## GOAL
Find and copy every line in the records that includes the string "body".

## RAW DATA
- - -

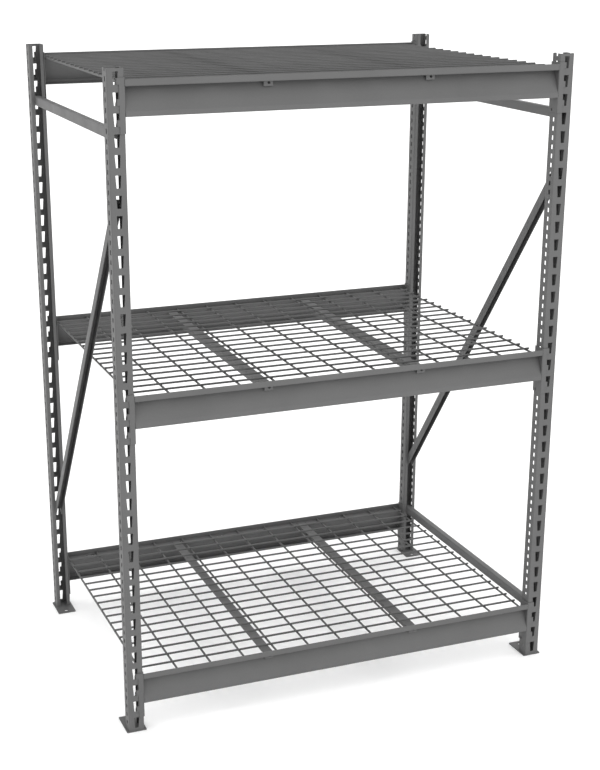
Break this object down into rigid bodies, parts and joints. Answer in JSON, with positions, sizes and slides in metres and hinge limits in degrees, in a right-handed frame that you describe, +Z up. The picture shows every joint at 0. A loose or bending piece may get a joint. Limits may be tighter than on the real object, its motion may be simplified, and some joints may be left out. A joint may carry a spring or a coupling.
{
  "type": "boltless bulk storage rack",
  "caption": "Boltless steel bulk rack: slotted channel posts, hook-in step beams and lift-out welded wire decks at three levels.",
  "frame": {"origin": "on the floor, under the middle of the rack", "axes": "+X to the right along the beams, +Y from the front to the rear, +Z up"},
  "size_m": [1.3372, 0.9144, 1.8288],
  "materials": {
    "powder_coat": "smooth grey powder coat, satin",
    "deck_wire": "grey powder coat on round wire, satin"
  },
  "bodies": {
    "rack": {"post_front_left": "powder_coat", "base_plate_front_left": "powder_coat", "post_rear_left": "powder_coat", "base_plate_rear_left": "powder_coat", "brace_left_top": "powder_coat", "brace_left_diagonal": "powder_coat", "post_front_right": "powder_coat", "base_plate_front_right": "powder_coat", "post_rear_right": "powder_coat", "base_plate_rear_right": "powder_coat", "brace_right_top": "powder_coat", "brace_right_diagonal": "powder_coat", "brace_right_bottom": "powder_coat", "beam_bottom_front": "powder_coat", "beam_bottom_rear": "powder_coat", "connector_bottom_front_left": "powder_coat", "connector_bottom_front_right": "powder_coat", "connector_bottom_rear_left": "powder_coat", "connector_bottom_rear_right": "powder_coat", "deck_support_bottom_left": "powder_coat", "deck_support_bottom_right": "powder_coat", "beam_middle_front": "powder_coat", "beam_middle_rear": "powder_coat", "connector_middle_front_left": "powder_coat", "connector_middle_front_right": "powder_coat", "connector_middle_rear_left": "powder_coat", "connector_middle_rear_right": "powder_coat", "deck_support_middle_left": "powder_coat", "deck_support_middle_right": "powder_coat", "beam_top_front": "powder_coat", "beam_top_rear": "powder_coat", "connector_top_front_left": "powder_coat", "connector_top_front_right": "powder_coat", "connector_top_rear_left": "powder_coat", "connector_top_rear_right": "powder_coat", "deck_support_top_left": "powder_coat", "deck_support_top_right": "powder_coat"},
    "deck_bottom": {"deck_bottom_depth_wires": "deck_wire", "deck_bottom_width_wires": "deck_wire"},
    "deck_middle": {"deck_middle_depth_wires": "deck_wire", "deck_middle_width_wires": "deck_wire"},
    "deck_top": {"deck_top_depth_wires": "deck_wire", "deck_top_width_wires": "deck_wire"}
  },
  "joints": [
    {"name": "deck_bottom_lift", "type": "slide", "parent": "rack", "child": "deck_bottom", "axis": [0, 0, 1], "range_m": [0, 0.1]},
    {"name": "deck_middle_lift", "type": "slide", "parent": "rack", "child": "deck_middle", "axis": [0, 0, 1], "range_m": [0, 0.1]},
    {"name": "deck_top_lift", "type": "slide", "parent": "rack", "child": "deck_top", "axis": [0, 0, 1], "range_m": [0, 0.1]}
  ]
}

- - -

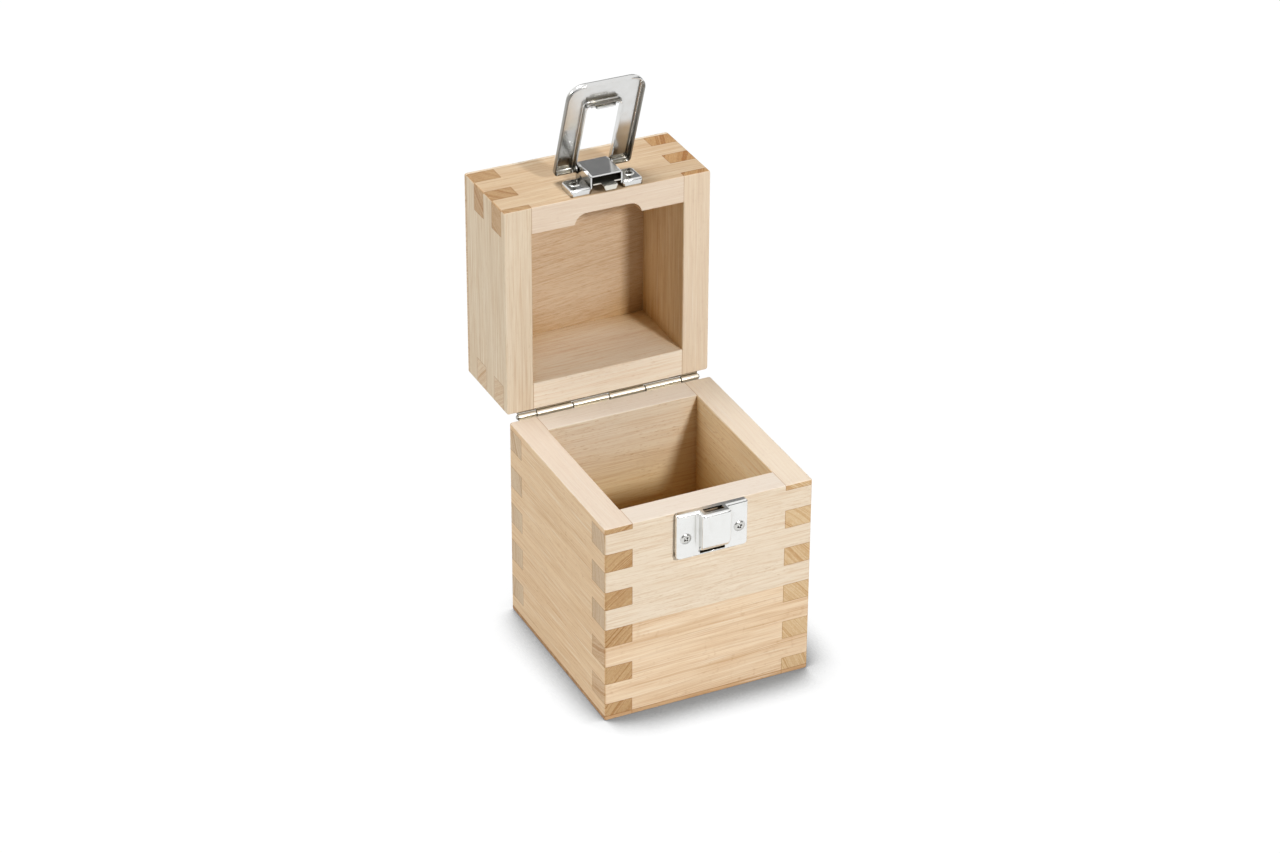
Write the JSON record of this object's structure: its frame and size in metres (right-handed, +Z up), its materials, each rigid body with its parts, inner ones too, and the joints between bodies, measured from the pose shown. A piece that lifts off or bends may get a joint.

- - -

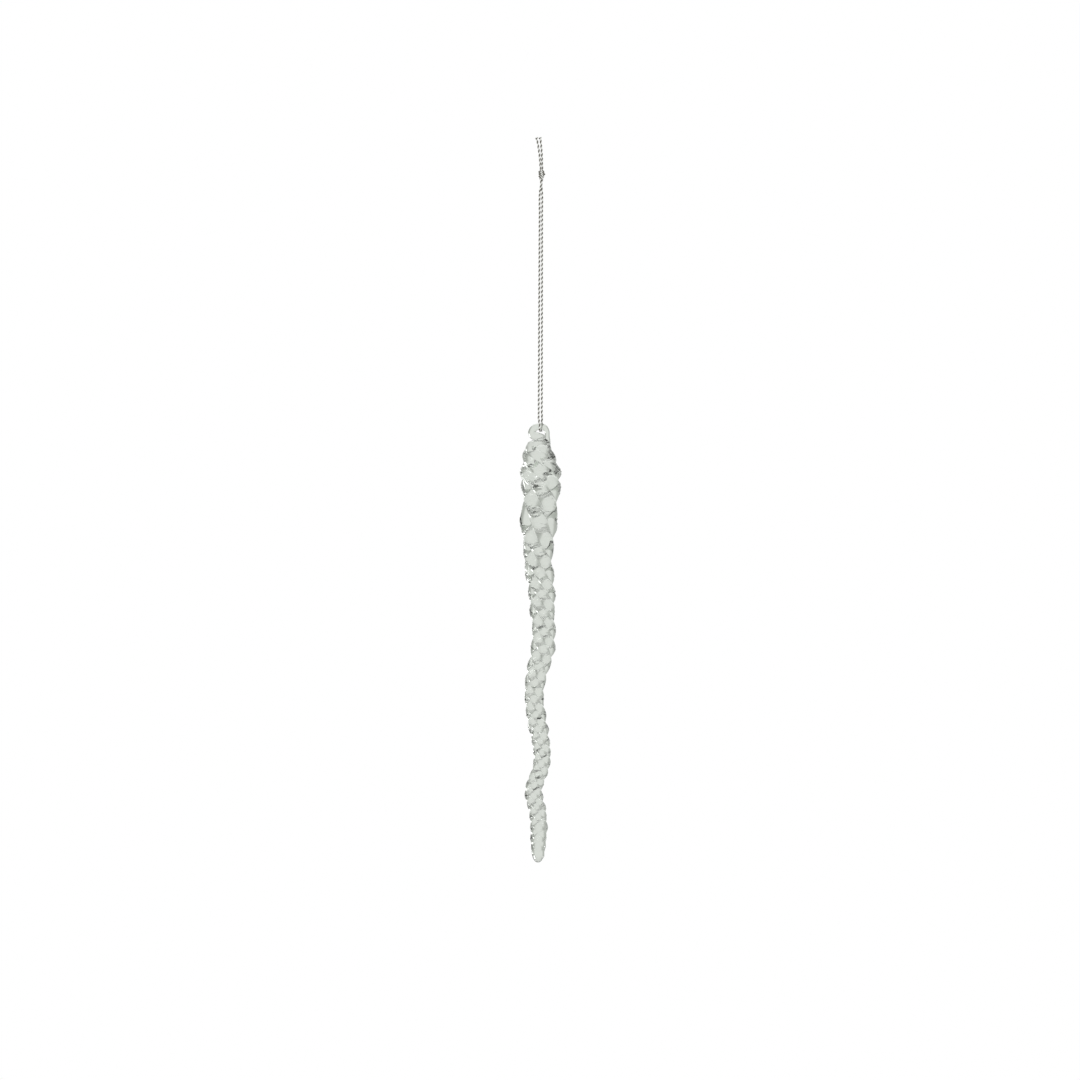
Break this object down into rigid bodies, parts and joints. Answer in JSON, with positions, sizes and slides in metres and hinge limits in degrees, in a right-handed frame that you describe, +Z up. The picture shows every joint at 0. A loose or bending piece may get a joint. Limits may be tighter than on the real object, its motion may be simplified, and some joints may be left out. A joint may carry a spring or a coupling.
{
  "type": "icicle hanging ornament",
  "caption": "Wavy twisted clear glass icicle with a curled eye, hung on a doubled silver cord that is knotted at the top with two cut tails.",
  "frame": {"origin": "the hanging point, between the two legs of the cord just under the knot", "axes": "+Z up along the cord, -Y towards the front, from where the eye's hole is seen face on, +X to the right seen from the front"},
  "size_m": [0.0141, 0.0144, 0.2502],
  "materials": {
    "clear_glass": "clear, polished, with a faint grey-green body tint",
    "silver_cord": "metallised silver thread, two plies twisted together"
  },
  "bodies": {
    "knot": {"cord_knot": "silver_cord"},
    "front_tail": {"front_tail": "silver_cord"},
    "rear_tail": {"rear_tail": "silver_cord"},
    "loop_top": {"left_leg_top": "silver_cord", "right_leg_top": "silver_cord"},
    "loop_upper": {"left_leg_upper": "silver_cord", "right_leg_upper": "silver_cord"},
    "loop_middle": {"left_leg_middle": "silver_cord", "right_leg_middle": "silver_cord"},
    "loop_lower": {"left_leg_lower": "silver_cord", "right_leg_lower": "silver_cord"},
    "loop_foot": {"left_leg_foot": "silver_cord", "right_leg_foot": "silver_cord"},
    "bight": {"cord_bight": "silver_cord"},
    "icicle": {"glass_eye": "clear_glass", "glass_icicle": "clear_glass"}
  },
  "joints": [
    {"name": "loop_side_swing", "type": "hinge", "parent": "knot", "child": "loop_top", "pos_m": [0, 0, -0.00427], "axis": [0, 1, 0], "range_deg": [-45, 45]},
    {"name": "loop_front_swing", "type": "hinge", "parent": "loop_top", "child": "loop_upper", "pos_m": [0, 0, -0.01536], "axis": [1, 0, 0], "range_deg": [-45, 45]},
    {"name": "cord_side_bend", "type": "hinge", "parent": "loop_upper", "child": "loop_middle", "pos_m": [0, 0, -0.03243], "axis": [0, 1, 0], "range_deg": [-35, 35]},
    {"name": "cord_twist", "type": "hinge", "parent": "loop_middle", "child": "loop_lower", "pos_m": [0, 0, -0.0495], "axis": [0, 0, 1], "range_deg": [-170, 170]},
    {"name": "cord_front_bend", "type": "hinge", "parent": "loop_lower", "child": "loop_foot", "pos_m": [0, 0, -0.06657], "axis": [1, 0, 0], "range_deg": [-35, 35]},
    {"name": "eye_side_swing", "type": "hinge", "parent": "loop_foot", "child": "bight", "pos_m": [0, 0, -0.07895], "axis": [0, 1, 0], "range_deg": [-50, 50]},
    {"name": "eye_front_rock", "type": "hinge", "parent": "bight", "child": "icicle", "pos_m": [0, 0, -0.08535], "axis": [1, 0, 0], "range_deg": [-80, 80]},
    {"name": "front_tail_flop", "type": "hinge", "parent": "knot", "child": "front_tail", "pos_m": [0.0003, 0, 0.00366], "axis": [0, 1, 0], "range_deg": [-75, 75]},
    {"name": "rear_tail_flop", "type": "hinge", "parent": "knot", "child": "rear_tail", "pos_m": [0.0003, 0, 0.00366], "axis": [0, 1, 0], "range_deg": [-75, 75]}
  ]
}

- - -

## OUTPUT FOR THIS TASK
Write the JSON record of this object's structure: its frame and size in metres (right-handed, +Z up), its materials, each rigid body with its parts, inner ones too, and the joints between bodies, measured from the pose shown. A piece that lifts off or bends may get a joint.
    "clear_glass": "clear, polished, with a faint grey-green body tint",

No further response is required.